Sherry F. (sherryfair) reviewed on + 55 more book reviews
Helpful Score: 1
This Pulitzer-Prize-winning novel requires patience and a willingness to follow a narrative that's nonlinear. It also helps if you keep the list of characters in the back material nearby, since the book is heavily populated. The prose style's got overtones of the King James Bible. If you like Faulkner and Toni Morrison's "Beloved," the book may appeal to you. I was also reminded a bit of E.L. Doctorow's "Rag Time." But the attraction for me was the structure and telling. It's the story of a whole community and traces how everyone's lives are intertwined. Thus, everyone bears some responsibility for what happens. There are no easy moral judgments here. People who are a very complex mix of good and bad do unbearable things to one another here. This subtle, cumulative condemnation of slavery for the way it warped thinking and behavior is extremely powerful. And the nonlinear telling reminded me of hearing some kind of oral rendition.
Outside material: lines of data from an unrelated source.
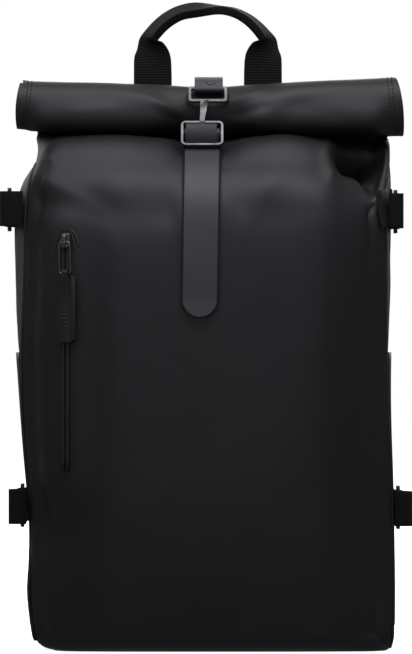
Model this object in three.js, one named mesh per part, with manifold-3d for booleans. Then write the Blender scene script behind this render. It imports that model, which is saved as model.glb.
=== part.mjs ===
// A rolltop backpack in coated black fabric, standing on its base.
// Millimetres. X runs to the right as seen from the front, Y to the back, Z up. The origin is the middle of the
// base's underside.
//
// The bag is cut and joined as the real one is: a front sheet and a back sheet that run up from the base, meet at
// the neck and are rolled forward together, two gussets between them that taper out at the neck, and a base panel.
// On it sit slip pockets, side straps, a zipped front pocket, a webbing handle, a roll closure and shoulder straps.
import * as THREE from "three";
import Module from "manifold-3d";
import { mergeVertices } from "three/addons/utils/BufferGeometryUtils.js";

const wasm = await Module();
wasm.setup();

// Driving dimensions of the bag
const bodyWidth = 334; // between the two front seams at mid height
const bodyDepth = 150; // base, front to back
const neckHeight = 487; // floor to the start of the roll
const neckBehind = 27; // how far the neck stands behind the middle of the base
const baseRadius = 18; // rounding from the walls into the base
const baseInsetRight = 4; // the same towards the right, where the corner is crushed square
const wall = 1.2; // coated fabric
const seamGap = 0.8; // between neighbouring panels
const clearance = 0.35; // between a piece and what carries it
const snug = 0.45; // between a strap and the bar that it bends round
const crownPower = 3; // how late the front sheet falls away to its seams

// Driving dimensions of the roll
const layerGap = 1; // between the two sheets inside the roll
const turnGap = 1.8; // between one turn and the next
const rollReach = 24; // neck layer to roll centre, front to back
const rollRise = 27; // the same, upwards
const rollTurns = 1.85;
const rollStart = THREE.MathUtils.degToRad(-20); // where the neck joins the roll, from the back of the roll
const stepsPerTurn = 13;
const hemBand = 11; // stitched band at each end of the roll

// Driving dimensions of the closure: tab, hook, slider and strap
const tabWidth = 26;
const tabThick = 1.6;
const tabAcross = 3.4; // middle of the tab and of the hook's eye, from the middle of the bag
const tabAbove = 2.3; // the tab's arch above the roll
const eyeBelow = 13.7; // top of the roll to the middle of the hook's eye
const eyeWidth = 36;
const eyeHeight = 16;
const eyeAcross = 2.6;
const eyeLean = THREE.MathUtils.degToRad(25); // how far the eye leans back
const hookThick = 3;
const strapWidth = 31;
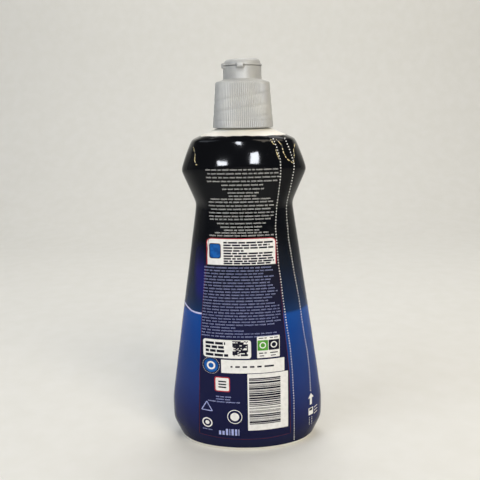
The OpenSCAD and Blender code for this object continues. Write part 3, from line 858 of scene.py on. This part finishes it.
# distances and heights of the two perforated tear lines, and the marks at their foot
tearLines = {
    "spacing": 1.62, "start": 0.4, "dot": 0.34, "uneven": (0.9, 1.1), "dotSteps": 6,
    "inner": [(15.9, 182.6), (18.0, 177.3), (19.7, 171), (20.0, 165.5), (19.6, 159.4), (18.8, 152.7),
              (17.8, 145.4), (17.0, 133.7), (17.6, 126), (18.6, 112), (19.8, 103.9), (20.8, 94.5),
              (22.0, 85.5), (23.0, 77), (24.4, 68.5), (25.3, 61.2), (26.4, 48.2), (27.3, 29.4), (27.6, 3.4)],
    "outer": [(22.3, 182.6), (24.3, 178), (26.1, 173.2), (27.7, 167.7), (27.2, 163.3), (26.0, 156.5),
              (24.5, 149.6), (23.6, 144), (23.7, 137.8), (24.7, 125.8), (25.8, 119), (28.1, 105.1),
              (30.6, 91.6), (32.4, 78.8), (34.2, 66.8), (35.9, 57.7), (37.4, 44.3), (38.0, 31.7)],
    # arrow: middle, foot and tip, then half width of its shaft, height, half width and slope of its head
    "arrow": (38.2, 23.4, 30.6), "shaft": 0.65, "head": 3, "headHalf": 1.7, "headDrop": 2.95,
    "headReach": 1.75, "headStep": 0.3,
    # tab: middle, height, half width and height, then the inset of its dark field from each edge
    "tab": (38.2, 19.0, 1.5, 4.6), "fieldIn": 0.5, "fieldUp": 0.5, "fieldDown": 0.4,
    # strokes beside the tab: how many, height, pitch, both ends and width
    "strokes": 3, "strokeUp": 1.6, "strokePitch": 2.0, "strokeEnds": ((2.2, -0.3), (4.4, 0.4)),
    "strokeWide": 0.4,
    # dots under the tab: how many, pitch, the first of each column, and radius
    "footDots": 5, "footPitch": 1.1, "footFrom": ((-0.9, -4), (0.7, -4.3)), "footR": 0.24,
}


def printTearLines():
    white, fineStep, headStep = inks["white"], laying["fineStep"], tearLines["headStep"]
    for name in ("inner", "outer"):
        route = np.array(tearLines[name])
        walked = np.concatenate([[0], np.cumsum(np.hypot(*(route[1:] - route[:-1]).T))])
        for d in np.arange(tearLines["start"], walked[-1], tearLines["spacing"]):
            x, z = (float(np.interp(d, walked, route[:, k])) for k in (0, 1))
            r = tearLines["dot"] * rng.uniform(*tearLines["uneven"])
            white.disc(x, z, r, "first", tearLines["dotSteps"])

    x, low, high = tearLines["arrow"]
    shaft, head, headHalf = tearLines["shaft"], tearLines["head"], tearLines["headHalf"]
    white.patch(x - shaft, x + shaft, low, high - head, "first", fineStep)

    def headEdge(v):
        return high - tearLines["headDrop"] * abs(v - x) / tearLines["headReach"]

    white.patch(x - headHalf, x + headHalf, high - head, headEdge, "first", headStep)

    x, z, wide, tall = tearLines["tab"]
    fieldHalf, fieldTop = wide - tearLines["fieldIn"], z + tall / 2 - tearLines["fieldDown"]
    white.patch(x - wide, x + wide, z - tall / 2, z + tall / 2, "first", fineStep)
    inks["dark"].patch(x - fieldHalf, x + fieldHalf, z + tearLines["fieldUp"], fieldTop, "second", fineStep)
    for k in range(tearLines["strokes"]):
        lineZ = z + tearLines["strokeUp"] - tearLines["strokePitch"] * k
        ends = [(x + across, lineZ + up) for across, up in tearLines["strokeEnds"]]
        white.line(ends, tearLines["strokeWide"], "first", headStep)
    for k in range(tearLines["footDots"]):
        for across, up in tearLines["footFrom"]:
            dotZ = z + up - tearLines["footPitch"] * k
            white.disc(x + across, dotZ, tearLines["footR"], "first", tearLines["dotSteps"])


# Puckers of the film beside the tear lines and at the far corner

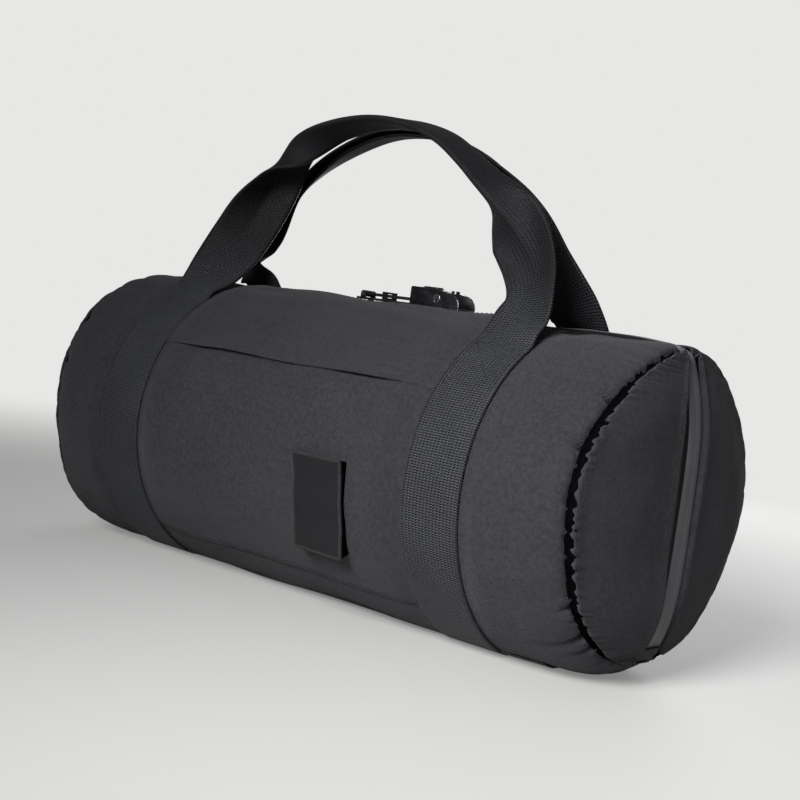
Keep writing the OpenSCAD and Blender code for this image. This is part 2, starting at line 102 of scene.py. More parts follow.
class Value:
    """A shader value. Arithmetic on it adds a Math node of that kind."""

    def __init__(self, tree, socket):
        self.tree = tree
        self.socket = socket

    def node(self, kind, settings=None, out=0, **inputs):
        """Adds one node: its type, its settings, then the value or link of each named socket."""
        made = self.tree.nodes.new(kind)
        for name, value in (settings or {}).items():
            setattr(made, name, value)
        for name, value in inputs.items():
            socket = made.inputs[int(name[1:])] if name[1:].isdigit() else made.inputs[name.replace("_", " ")]
            if isinstance(value, Value):
                self.tree.links.new(value.socket, socket)
            else:
                socket.default_value = value
        return Value(self.tree, made.outputs[out])

    def math(self, operation, *values):
        """A Math node over the values, in the order of its sockets."""
        inputs = {f"i{i}": value for i, value in enumerate(values)}
        return self.node("ShaderNodeMath", {"operation": operation}, **inputs)

    def outlet(self, which):
        """Another output of the same node, by its number or name."""
        return Value(self.tree, self.socket.node.outputs[which])

    def noise(self, scale, detail, **more):
        """Noise in the piece's own space. Scale is the count of its waves in a metre."""
        where = self.node("ShaderNodeTexCoord", out=3)
        return self.node("ShaderNodeTexNoise", Vector=where, Scale=scale, Detail=detail, **more)

    def __add__(self, other):
        return self.math("ADD", self, other)

    __radd__ = __add__

    def __mul__(self, other):
        return self.math("MULTIPLY", self, other)

    __rmul__ = __mul__

    def __sub__(self, other):
        return self.math("SUBTRACT", self, other)

    def __rsub__(self, other):
        return self.math("SUBTRACT", other, self)

    def sin(self):
        """The sine of this value, in radians."""
        return self.math("SINE", self)

    def clamp(self):
        """This value kept from 0 to 1."""
        return self.node("ShaderNodeClamp", Value=self)

    def smooth(self, low, high):
        """0 below low, 1 above high, eased in between."""
        return self.node(
            "ShaderNodeMapRange", {"interpolation_type": "SMOOTHSTEP"},
            Value=self, From_Min=low, From_Max=high)

    def mix(self, low, high):
        """The colour low where this value is 0 and high where it is 1."""
        return self.node(
            "ShaderNodeMix", {"data_type": "RGBA"}, out=2, i0=self, i6=low, i7=high)


def finish_of(name, **fixed):
    """A new material with its main shader. Sockets that are the same all over are set directly."""
    made = bpy.data.materials.new(name)
    made.use_nodes = True
    shader = made.node_tree.nodes["Principled BSDF"]
    for socket, value in fixed.items():
        shader.inputs[socket.replace("_", " ")].default_value = value
    return made, Value(made.node_tree, None), shader


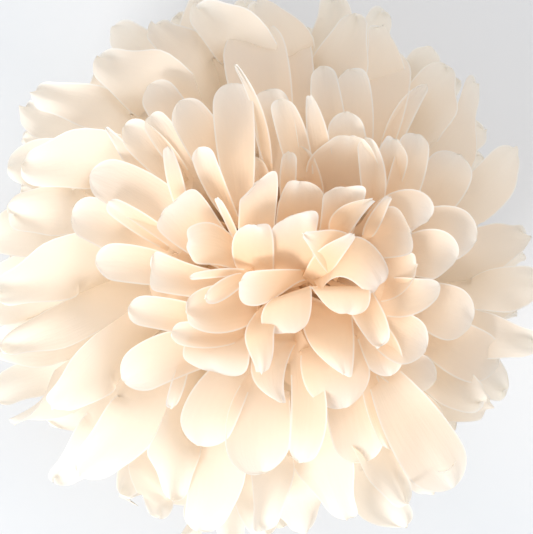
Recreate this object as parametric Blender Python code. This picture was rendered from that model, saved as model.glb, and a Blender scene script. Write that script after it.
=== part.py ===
"""Tissue paper pom pom: ten pleated sheets of tissue, tied at the waist with wire and fluffed into a ball.

Each sheet is one piece of paper. Its two ends are cut round through the whole folded pack, so every pleat
ends in a petal, and the pleats of each end are spread into a half circle and drawn up or down into a cup.
The ball stands on a table with its flower upwards, and the petals under it are pressed flat.
"""

import math
import random

import bmesh
import bpy
from mathutils import Matrix, Vector

# Sizes that can be changed, in metres
SHEET_COUNT = 10
PANELS = 13               # pleats across each sheet, and petals on each of its ends
SHEET_LENGTH = 0.300      # petal tip to petal tip, along the folds
PLEAT_WIDTH = 0.039
NOTCH_DEPTH = 0.038       # how far the round cut runs down each fold from the tips
PETAL_WIDTH = 0.030       # across a petal, which the cut makes narrower than its pleat
PAPER = 0.0004            # wall of a sheet
LAYER_GAP = 0.0004        # clearance between two sheets in the tied waist
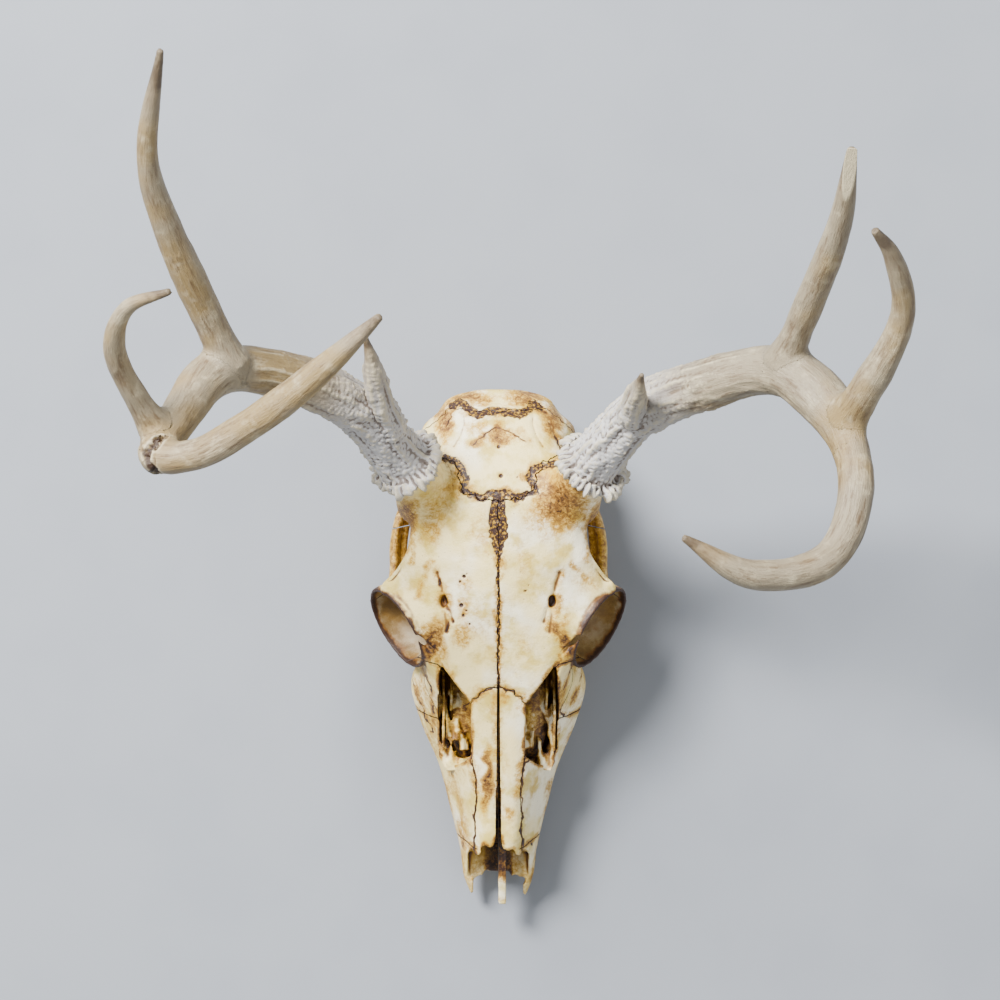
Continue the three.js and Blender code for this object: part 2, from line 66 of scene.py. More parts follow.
# ------------------------------------------------------------------ sizes of the skull, in millimetres
# Half of the head's outline, seen from the front, as five points. Each profile is [y, size] along the head.
ROOF_Z = [[-199, 15], [-188, 26], [-176, 45], [-150, 54], [-133, 59], [-110, 65], [-90, 71], [-70, 78],
          [-45, 87], [-20, 93], [0, 97], [15, 95], [30, 87], [43, 76], [54, 64]]
EDGE_X = [[-199, 9], [-188, 10.5], [-176, 9.5], [-150, 10.5], [-133, 12.5], [-110, 16], [-90, 26], [-70, 39],
          [-52, 51], [-43, 57], [-35, 50], [-25, 43.5], [0, 39], [25, 28], [43, 23], [50, 18], [54, 9]]
EDGE_DROP = [[-199, 0.5], [-176, 2], [-110, 3], [-80, 3], [-60, 6], [-43, 17], [-30, 11], [0, 8], [25, 7],
             [43, 5], [54, 4]]
FLANK_X = [[-199, 13], [-188, 16.3], [-176, 17], [-150, 20], [-133, 24], [-110, 31], [-90, 37], [-75, 34],
           [-60, 29], [-45, 27], [-25, 31], [0, 36.5], [25, 37.5], [36, 37], [43, 30], [50, 24], [54, 12]]
FLANK_Z = [[-199, 12], [-188, 19], [-176, 27], [-150, 34], [-133, 37], [-110, 43], [-90, 48], [-45, 56],
           [0, 58], [43, 52], [54, 46]]
SILL_X = [[-199, 12.5], [-188, 16], [-176, 17.5], [-150, 24], [-133, 28.3], [-110, 37.3], [-90, 41],
          [-75, 34], [-62, 21], [-45, 14], [-20, 17], [0, 22], [25, 24], [43, 21], [50, 16], [54, 8]]
SILL_Z = [[-199, 9], [-176, 12], [-150, 14], [-133, 16], [-110, 21], [-90, 27], [-70, 27], [-45, 30],
          [54, 32]]
FLOOR_Z = [[-199, 9], [-176, 12], [-150, 14], [-110, 16], [-60, 18], [-45, 25], [0, 27], [54, 29]]
HEAD_Y = (-199, 54)
NOSE_Y = (-206, -76)
WALL = 3
NOSE_FLOOR = 5
NOSTRIL_Y = -173  # in front of this the nose is open to the light
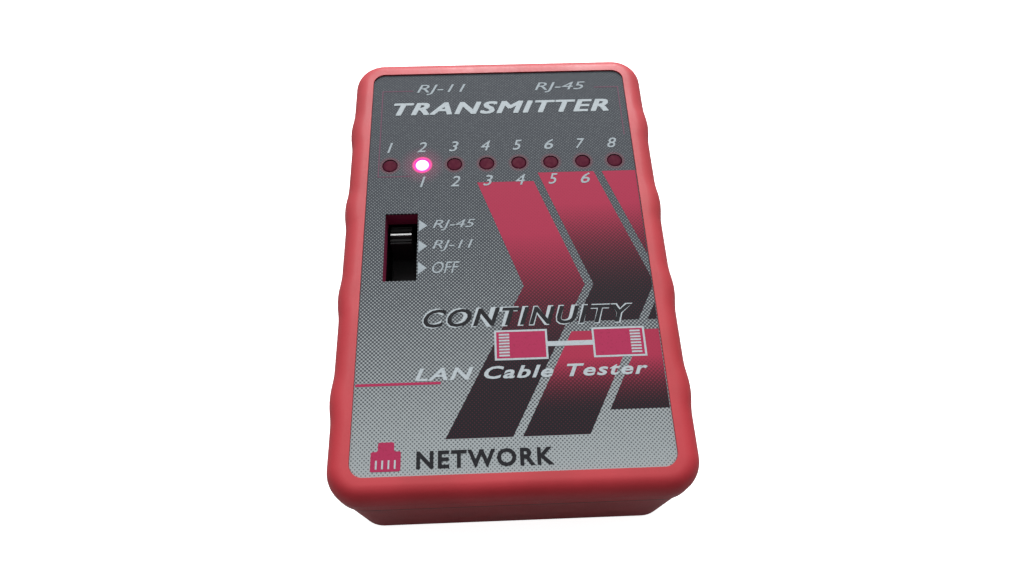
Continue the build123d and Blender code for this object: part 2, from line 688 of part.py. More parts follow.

As if a storyteller within the community had started by trying to give one person's history, but found himself continually led off on associations to further fascinating anecdotes, thinking of this and then of that, leaping from that person's appearance to that person's eventual fate or death, sometimes giving the highlights of a whole life within one paragraph. Which is why it requires patience, because one story sets off another. In the end, they are all related. There are also some magical and supernatural elements in the book, as there always must be, in such tellings. A brilliant book, but not for everyone, because of this very large cast and the many tangents the author hies off on. As for me, I agree with the Pulitzer committee. This one's brilliant.